奨学金の免除申請落ちた

 全く何が「奨学金」だい。「学資ローン」って言え。これで来年から400万円の借金持ち確定です。相対評価からしょうがない。世の中は投稿論文の数が全てだ。僕には論文が無い。他の奴には論文があった。だから落ちた。これ以上平等な評価方法が無いからしょうがないし納得する。
 でも、一つ言わせて欲しい。僕の研究成果は2年間地道にデータを取り続けたからこそのものだ。ある珍しい細菌の発生が毎年起こるということを、卒論半ばから2年間、毎月毎月現場に通って地道にサンプルを採集し続け、2年連続で同じパターンが見られたことでようやく立証できたものだ。それに、この研究は、アイデアから実行まで全てゼロから自分で行ったものだ。
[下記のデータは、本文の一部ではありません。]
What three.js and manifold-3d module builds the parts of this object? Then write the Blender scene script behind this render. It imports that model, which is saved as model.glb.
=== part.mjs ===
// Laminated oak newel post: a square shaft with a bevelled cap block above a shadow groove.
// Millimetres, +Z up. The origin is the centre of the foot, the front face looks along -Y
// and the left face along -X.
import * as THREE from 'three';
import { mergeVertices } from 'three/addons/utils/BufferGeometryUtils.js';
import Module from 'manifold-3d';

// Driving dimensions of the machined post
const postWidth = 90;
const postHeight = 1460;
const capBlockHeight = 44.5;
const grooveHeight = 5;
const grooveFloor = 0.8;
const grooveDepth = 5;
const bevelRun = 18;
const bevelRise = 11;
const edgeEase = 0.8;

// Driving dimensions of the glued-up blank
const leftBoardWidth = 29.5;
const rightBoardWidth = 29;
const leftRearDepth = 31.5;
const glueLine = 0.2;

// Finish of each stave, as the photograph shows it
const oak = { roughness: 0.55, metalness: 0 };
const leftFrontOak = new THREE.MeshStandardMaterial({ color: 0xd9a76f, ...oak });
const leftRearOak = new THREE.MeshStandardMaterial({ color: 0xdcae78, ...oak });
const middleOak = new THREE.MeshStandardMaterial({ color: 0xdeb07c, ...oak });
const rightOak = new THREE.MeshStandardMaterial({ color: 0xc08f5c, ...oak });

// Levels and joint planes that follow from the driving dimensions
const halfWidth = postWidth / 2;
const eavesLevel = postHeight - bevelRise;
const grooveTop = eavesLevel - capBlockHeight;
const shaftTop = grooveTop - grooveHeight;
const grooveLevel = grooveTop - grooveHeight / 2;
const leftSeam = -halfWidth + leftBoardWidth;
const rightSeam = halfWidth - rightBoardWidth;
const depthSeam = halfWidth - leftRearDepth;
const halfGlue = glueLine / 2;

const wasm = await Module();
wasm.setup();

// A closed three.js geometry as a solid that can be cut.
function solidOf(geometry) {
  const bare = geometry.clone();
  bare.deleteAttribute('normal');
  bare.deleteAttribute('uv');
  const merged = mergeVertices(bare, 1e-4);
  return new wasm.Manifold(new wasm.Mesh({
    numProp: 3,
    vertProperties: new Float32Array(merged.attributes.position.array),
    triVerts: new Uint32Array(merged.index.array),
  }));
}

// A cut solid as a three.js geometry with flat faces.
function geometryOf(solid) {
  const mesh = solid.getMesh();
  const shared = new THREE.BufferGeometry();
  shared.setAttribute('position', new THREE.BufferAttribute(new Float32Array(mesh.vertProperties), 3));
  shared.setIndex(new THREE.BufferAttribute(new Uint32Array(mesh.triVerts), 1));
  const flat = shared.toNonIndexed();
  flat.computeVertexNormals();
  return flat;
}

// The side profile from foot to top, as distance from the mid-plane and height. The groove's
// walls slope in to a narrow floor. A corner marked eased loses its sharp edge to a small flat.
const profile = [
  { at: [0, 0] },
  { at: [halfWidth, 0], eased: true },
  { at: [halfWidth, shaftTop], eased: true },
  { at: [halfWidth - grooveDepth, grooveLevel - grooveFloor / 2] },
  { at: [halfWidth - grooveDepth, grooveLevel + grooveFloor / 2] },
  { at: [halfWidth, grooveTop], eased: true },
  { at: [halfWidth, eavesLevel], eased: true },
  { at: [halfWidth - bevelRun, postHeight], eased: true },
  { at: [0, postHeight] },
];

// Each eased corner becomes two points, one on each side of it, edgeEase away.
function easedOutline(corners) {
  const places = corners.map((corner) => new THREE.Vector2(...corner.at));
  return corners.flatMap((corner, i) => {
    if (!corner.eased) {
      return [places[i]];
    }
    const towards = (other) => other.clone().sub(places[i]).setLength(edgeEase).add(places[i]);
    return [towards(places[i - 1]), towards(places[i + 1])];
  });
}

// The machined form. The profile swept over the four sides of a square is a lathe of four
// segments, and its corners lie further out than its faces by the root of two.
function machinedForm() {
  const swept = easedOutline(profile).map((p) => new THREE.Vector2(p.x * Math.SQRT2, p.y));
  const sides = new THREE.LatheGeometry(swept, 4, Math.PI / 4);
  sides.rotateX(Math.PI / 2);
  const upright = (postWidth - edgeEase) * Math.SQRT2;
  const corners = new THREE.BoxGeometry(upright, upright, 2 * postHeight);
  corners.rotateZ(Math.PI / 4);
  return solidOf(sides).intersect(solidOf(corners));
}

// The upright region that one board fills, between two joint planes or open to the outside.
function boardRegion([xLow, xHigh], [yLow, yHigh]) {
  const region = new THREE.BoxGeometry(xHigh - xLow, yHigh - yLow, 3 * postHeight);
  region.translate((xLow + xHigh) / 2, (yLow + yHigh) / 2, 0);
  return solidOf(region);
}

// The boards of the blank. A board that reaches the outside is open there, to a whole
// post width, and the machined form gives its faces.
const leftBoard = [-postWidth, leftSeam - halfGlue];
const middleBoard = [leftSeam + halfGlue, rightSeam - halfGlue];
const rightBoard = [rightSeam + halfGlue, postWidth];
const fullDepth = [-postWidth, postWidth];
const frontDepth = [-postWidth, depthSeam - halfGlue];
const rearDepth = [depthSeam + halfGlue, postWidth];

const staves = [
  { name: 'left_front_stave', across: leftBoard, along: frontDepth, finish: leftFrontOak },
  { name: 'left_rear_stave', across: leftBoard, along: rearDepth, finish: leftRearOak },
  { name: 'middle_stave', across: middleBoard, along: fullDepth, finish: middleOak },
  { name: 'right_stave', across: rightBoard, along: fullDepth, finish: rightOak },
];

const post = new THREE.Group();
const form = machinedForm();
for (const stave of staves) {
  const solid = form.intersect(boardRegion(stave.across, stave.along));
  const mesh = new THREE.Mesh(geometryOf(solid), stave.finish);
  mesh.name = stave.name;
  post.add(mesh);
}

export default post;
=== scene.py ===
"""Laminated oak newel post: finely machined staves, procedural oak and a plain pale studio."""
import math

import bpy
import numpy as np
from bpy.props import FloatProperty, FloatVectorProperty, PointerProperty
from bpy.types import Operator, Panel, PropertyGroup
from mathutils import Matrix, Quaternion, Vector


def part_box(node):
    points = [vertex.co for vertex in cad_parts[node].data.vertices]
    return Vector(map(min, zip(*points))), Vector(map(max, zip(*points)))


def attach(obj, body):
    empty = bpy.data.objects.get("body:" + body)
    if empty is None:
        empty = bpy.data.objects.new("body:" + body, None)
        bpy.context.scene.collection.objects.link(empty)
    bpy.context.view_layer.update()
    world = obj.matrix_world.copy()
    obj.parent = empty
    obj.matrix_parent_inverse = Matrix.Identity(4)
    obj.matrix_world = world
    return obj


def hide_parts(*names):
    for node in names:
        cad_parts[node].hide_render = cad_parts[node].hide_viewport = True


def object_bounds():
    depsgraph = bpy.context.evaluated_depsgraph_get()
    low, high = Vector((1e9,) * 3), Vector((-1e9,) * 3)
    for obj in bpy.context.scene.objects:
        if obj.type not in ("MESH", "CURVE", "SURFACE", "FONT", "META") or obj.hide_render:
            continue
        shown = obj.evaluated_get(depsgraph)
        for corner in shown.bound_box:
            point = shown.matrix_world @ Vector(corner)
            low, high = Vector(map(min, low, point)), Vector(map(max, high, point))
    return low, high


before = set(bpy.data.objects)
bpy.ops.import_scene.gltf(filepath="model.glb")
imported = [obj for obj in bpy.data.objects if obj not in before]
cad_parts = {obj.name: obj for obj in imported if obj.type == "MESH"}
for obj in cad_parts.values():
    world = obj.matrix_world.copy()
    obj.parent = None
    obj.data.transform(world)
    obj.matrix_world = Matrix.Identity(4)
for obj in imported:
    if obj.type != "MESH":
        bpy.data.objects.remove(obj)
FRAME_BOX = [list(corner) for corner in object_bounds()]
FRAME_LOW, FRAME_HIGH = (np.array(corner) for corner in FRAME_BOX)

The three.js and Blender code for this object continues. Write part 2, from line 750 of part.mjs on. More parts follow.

 僕は申請に通った人が誰かは知らないし、どんな論文を書いていたのかは知らない。だけどもし、こっちが毎月毎月グラフの点が一つずつ追加されるのを見ている間に数日で終わる室内実験で得られたデータで論文を書いていたとしたら?しかもそのアイデアが先生のものだったとしたら?悔しすぎる。
 じゃあもし僕が、1年目のデータだけで蓋然性の低い議論をして論文を出していたら200万円免除されていたのか?僕はこの細菌を効果的に検出するためにある工夫をしていて、その手法の話は今書いている論文に組み込まれているのだけど、じゃあもし、その手法の話だけ分けて、一つの短報にして小さいジャーナルに投稿していたら200万円免除されていたのか?そうだとすれば、それが正義なのか?まとまりのある充実した論文を書くことよりも、何が何でも一報出すことが研究者として正解だったのだろうか?
 残念ながら答えは多分イエスだった。研究者は何もかもが論文の数で評価される。それは、自分自身ものすごくよく理解していることだし、意識し続けてきたことでもある。文句は無い。本当に無い。でもそれだけに、文句が言えないだけに、今回の結果は本当に残念に思う。